In the fifth, Albies somehow knocked his own pitch at the letters, a 91 mph fastball, into the ground with a -5 degree launch angle. At least that one had a 28% hit probability. Still, no dice. Culberson then basically repeated his previous at-bat, again grounding out on a slider above the belt (17% hit probability).

In the sixth, after a leadoff hit-by-pitch, it was Acuña’s turn to disappoint, as he rolled over his own slider offering at the belt (17% hit probability).

Nothing changed in the seventh: Markakis hit a high hanging slider into the dirt weakly (11% hit probability).

The eighth at least showed progress, but it was too little, too late. Ozzie Albies finally roped a slider that was up (81% hit probability, 13 degree launch angle), but it went right to short for an out.

To summarize: the Braves ended four of their 30 PAs tonight with fastballs in the zone and belt-high or above. Their grounder rate on those was 50% vs. 30% for Kershaw’s fastballs there; their average hit probability was 10% vs. 32% for Kershaw’s fastballs. The Braves ended another six of their 30 PAs tonight with sliders in the zone belt-high or above.
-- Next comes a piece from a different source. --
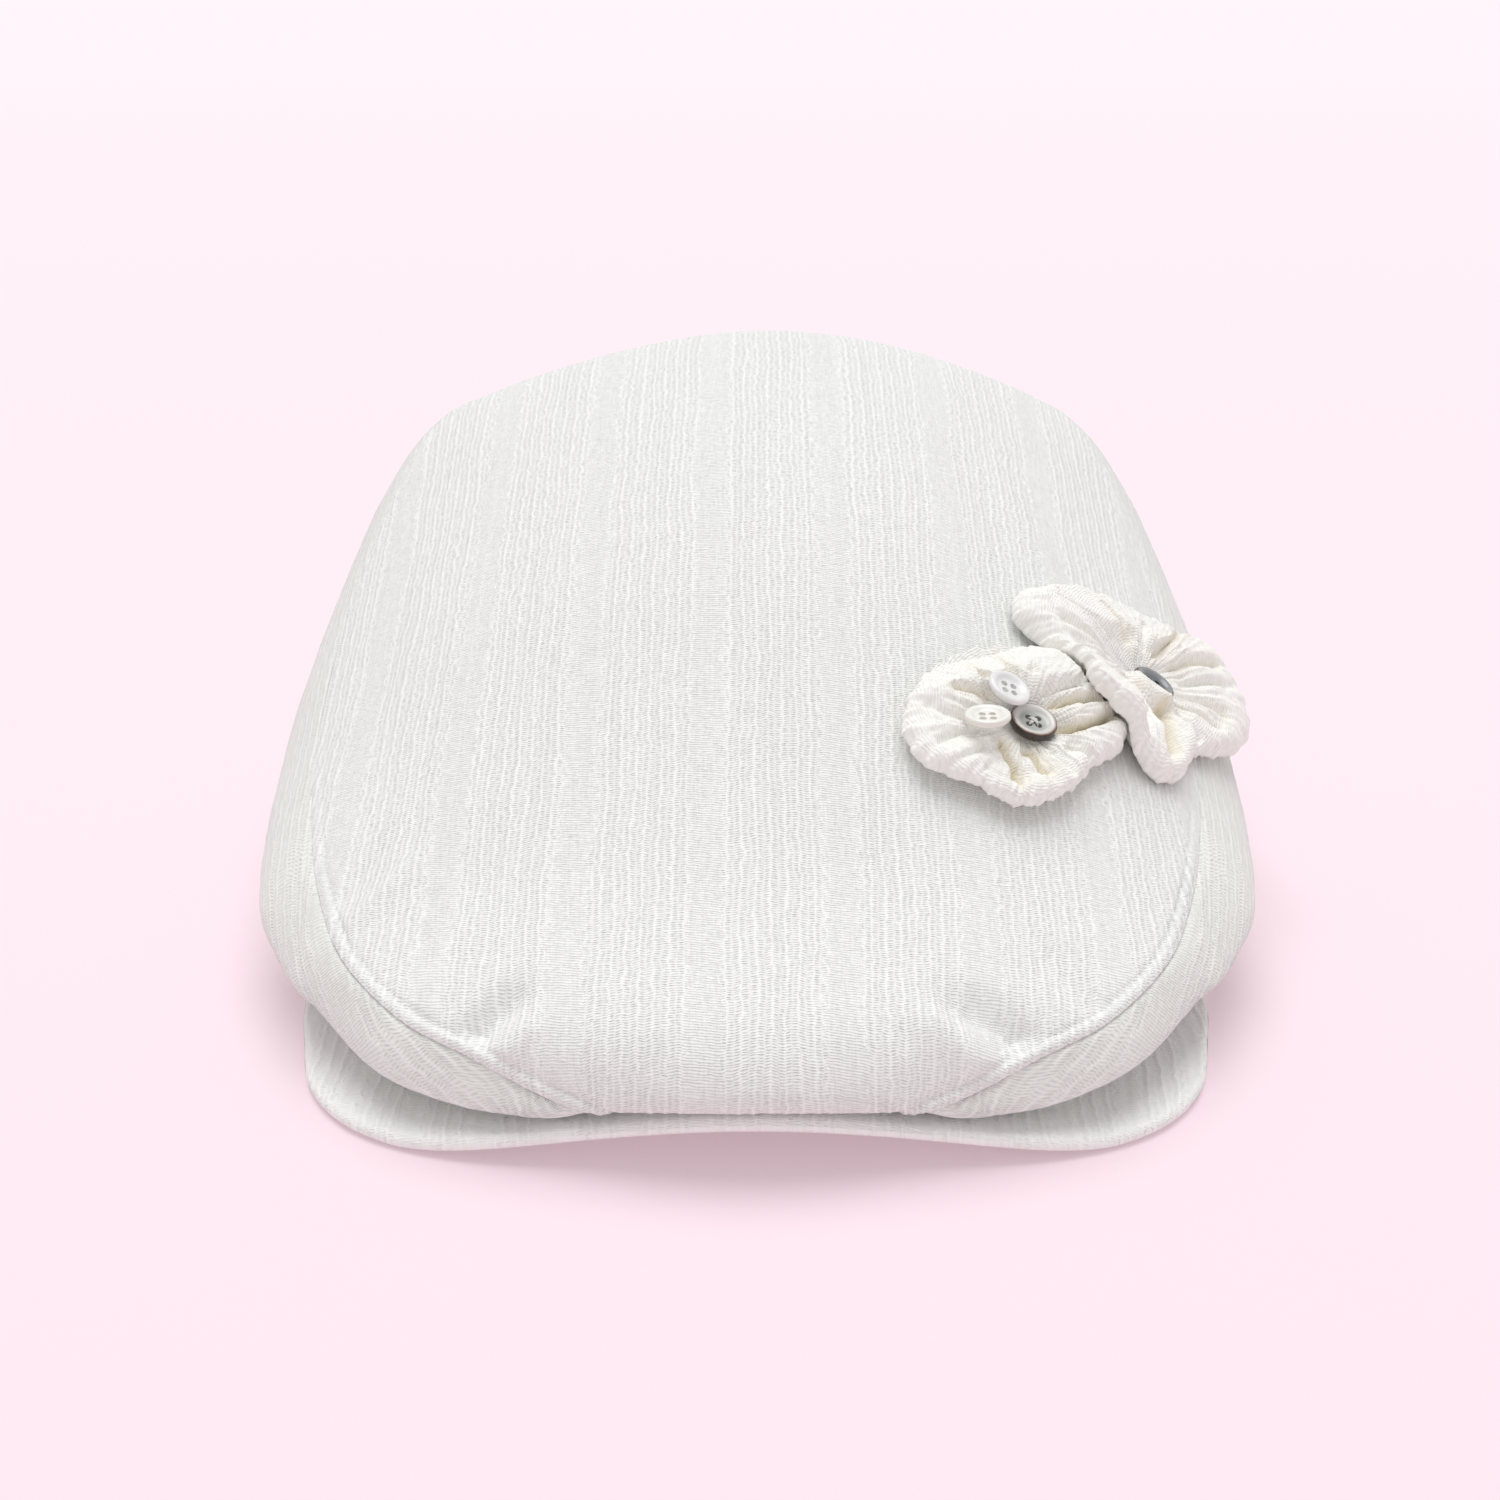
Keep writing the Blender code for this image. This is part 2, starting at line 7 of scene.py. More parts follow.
import logging
import math
from dataclasses import dataclass, fields
from enum import Enum
from typing import Any, NamedTuple, Sequence

import bmesh
import bpy
import numpy as np
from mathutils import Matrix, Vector
from mathutils.bvhtree import BVHTree
from mathutils.kdtree import KDTree


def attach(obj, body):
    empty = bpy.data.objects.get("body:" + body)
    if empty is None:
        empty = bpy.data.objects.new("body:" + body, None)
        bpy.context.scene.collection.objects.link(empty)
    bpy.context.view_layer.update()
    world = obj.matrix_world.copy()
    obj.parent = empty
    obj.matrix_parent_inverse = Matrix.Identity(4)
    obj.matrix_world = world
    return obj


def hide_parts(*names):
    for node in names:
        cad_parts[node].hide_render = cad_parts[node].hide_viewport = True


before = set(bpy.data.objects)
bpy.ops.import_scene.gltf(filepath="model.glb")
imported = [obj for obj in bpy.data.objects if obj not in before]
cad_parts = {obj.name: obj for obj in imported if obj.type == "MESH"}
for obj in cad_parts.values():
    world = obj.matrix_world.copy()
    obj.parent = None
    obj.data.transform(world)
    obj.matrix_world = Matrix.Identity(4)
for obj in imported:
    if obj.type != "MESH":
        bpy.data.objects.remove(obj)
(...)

Their grounder rate on those was 83% (you can get it down to 67% if you want to consider the Albies comebacker a liner instead) vs. 59% for Kershaw’s sliders there. Their average hit probability on these elevated sliders was 25% vs. 29% for Kershaw’s slides there, thanks almost entirely to Albies’ one liner, since the remaining five all had hit probabilities below 20%.

So, that’s a third of the team’s PAs ending on pitches up, and a fifth on elevated sliders (which should have been identified as a pretty clear key to success before the game), for which the Braves had literally nothing to show in this game.

Combine that with the fact that they once again did not walk, and that another five PAs ended on contact outside the strike zone (including one of their three hits on the night, weirdly enough, on a pathetic Ender Inciarte roller with a laughable 30.3 mph exit velocity), and the Braves once again threw away literally half their PAs on either making contact by chasing when they shouldn’t have, or by making terrible contact when good, or at least semi-decent contact was warranted.

This trend didn’t end when Kershaw departed, either, though the game was mostly a foregone conclusion at that point. Pinch-hitter Lucas Duda grounded out on an elevated cutter (somehow), and then Johan Camargo swung at three straight pitches out of the zone, popping up the third one for the game’s penultimate out.

They’ve got one more shot at reversing this unfortunate set of results, on Sunday night. We’ll see what happens.